Elsewhere in the cast, Timothy Hutton, Chris O’Donnell and the aforementioned Sarsgaard appear to good advantage as Kinsey’s researchers. John Lithgow also deserves mention for his success in transcending his thankless, baldly written role as Kinsey’s bitter, repressed and unkind father.

Although Kinsey has its share of bio-pic cliches, director Condon doesn’t make the mistake of overinflating his subject. Where the directors and stars of films like The Aviator and Alexander seek ego gratification in the guise of their impossible grandiose subjects, Neeson burrows down into the nerdy heart of Alfred Kinsey and finds heroism in his integrity, empathy and single-minded dedication to science. Condon also seems to have made a calculated decision to downplay Kinsey’s own sexual tastes, although he tells us what we need to know, particularly of an episode of self-mutilation near the end of his life.

Condon ultimately is more intereseted in Kinsey’s impact on the culture than in fetishizing the more sensational details of the doctor’s life.
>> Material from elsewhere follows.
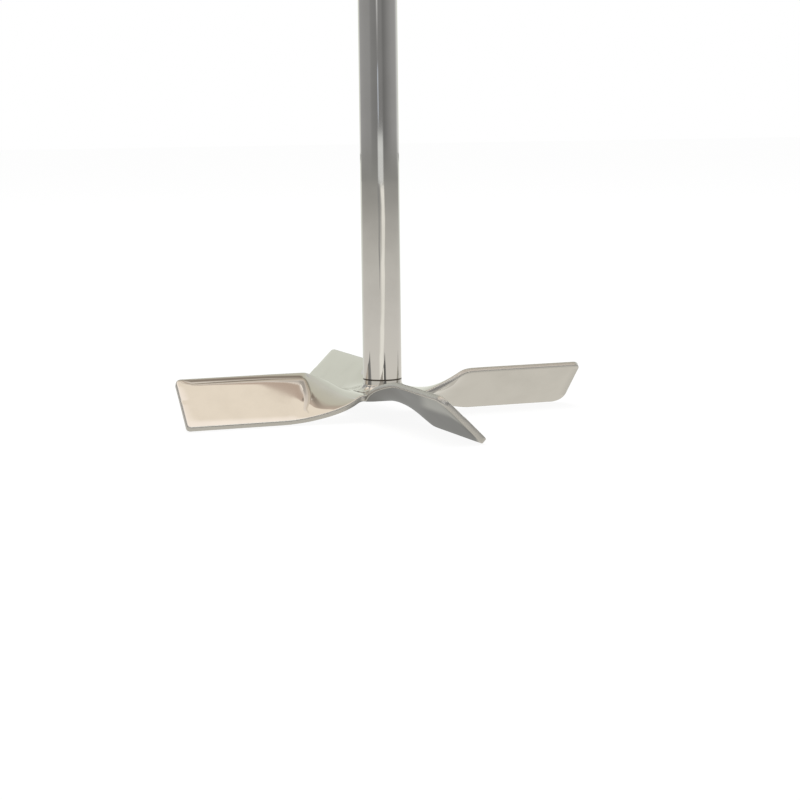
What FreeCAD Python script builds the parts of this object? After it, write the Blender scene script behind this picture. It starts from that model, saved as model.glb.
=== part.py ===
"""Stirring propeller: four pitched blades in one twisted sheet, on a round polished shaft.

The part stands on the lower edges of its blades, with the floor at Z = 0 and the shaft's axis
on Z. The propeller is one cross of sheet steel: a flat hub, and four arms of constant width
that are twisted just outside the hub until each blade is pitched. Seen from above, each
blade's upper edge leads when the shaft turns clockwise, so the blades push down. The sheet
was twisted by hand, so the arms differ a little in how and where their twist ends. The shaft's
turned end passes through the hub and is flush under it, and its shoulder seats on the hub.
A hollow weld runs round the foot of the shaft and bites a little into it.
"""

import FreeCAD
import Part
import Sketcher
import math
import os

from FreeCAD import Placement, Rotation, Vector

PARTS_FOLDER = "parts"

# Driving dimensions, in millimetres and degrees.
DIMENSIONS = [
    ("shaft_diameter", 8.0, "polished round bar"),
    ("shaft_length", 300.0, "from the hub's upper face to the top end"),
    ("shaft_chamfer", 0.8, "at the top end"),
    ("spigot_diameter", 5.0, "turned end that passes through the hub"),
    ("spigot_clearance", 0.03, "between the turned end and the hub's hole, on the radius"),
    ("blade_span", 86.4, "from tip to tip"),
    ("blade_width", 12.6, "of each arm of the cross"),
    ("sheet_thickness", 1.5, "of the sheet"),
    ("pitch_angle", 45.0, "of each blade from level"),
    ("crotch_radius", 0.8, "inside corners between two arms"),
    ("hub_margin", 0.1, "flat left between a crotch corner and the start of the twist"),
    ("twist_length", 10.8, "of the twisted neck, along the middle of the arm"),
    ("right_skew", 12.0, "of the line where the twist ends, from square across the arm"),
    ("back_skew", 12.0, "the same, on the back arm"),
    ("left_skew", 21.6, "the same, on the left arm"),
    ("front_skew", -10.0, "the same, on the front arm"),
    ("right_evenness", 1.0, "of the twist along the arm; below 1 it is quicker near the hub"),
    ("back_evenness", 0.7, "the same, on the back arm"),
    ("left_evenness", 0.5, "the same, on the left arm"),
    ("front_evenness", 0.3, "the same, on the front arm"),
    ("upper_corner_radius", 2.0, "tip corner on the blade's upper edge"),
    ("lower_corner_radius", 0.8, "tip corner on the blade's lower edge"),
    ("ground_corner_radius", 2.8, "lower tip corner of the blade that was ground rounder"),
    ("weld_height", 1.3, "of the weld, up the shaft"),
    ("weld_reach", 2.1, "of the weld, out from the shaft"),
    ("weld_toe", 0.12, "thickness of the weld where it meets the shaft and the hub"),
    ("weld_bite", 0.4, "of the weld into the shaft, at the shoulder"),
    ("weld_hollow", 0.8, "radius of the weld's hollow face, as a share of its slant"),
]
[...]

But the Kinsey shown in this film is so doggedly rationalist that he doesn’t fully appreciate the anxiety that sex produces. As the fallout from our recent election demonstrated, liberals pay the price for Middle-American unease with such varied cultural innovations as gay marriage and Internet porn (despite the fact that many Bush supporters sincerely believe in their own tolerance, an acceptance of the reality of sexual diversity that can be attributed to Kinsey). Indeed, Condon isn’t so gauche as to trumpet Kinsey’s achievement as an uncomplicated triumph for human freedom. Instead, it’s to his enormous credit that he ends his film on a melancholy note, with Kinsey struggling for funding in the hostile environment of 1950s America, much as Galileo ended his career in the papal doghouse and Darwin continues to be vilified in Op-Ed pages and on automobile bumpers. Condon’s vision of a lonely, principled and dishonored hero in the heartland may be just the thing Americans of all stripes could use right now. You might even say that Kinsey is the best heartland populist biopic since John Ford’s Young Mr. Lincoln.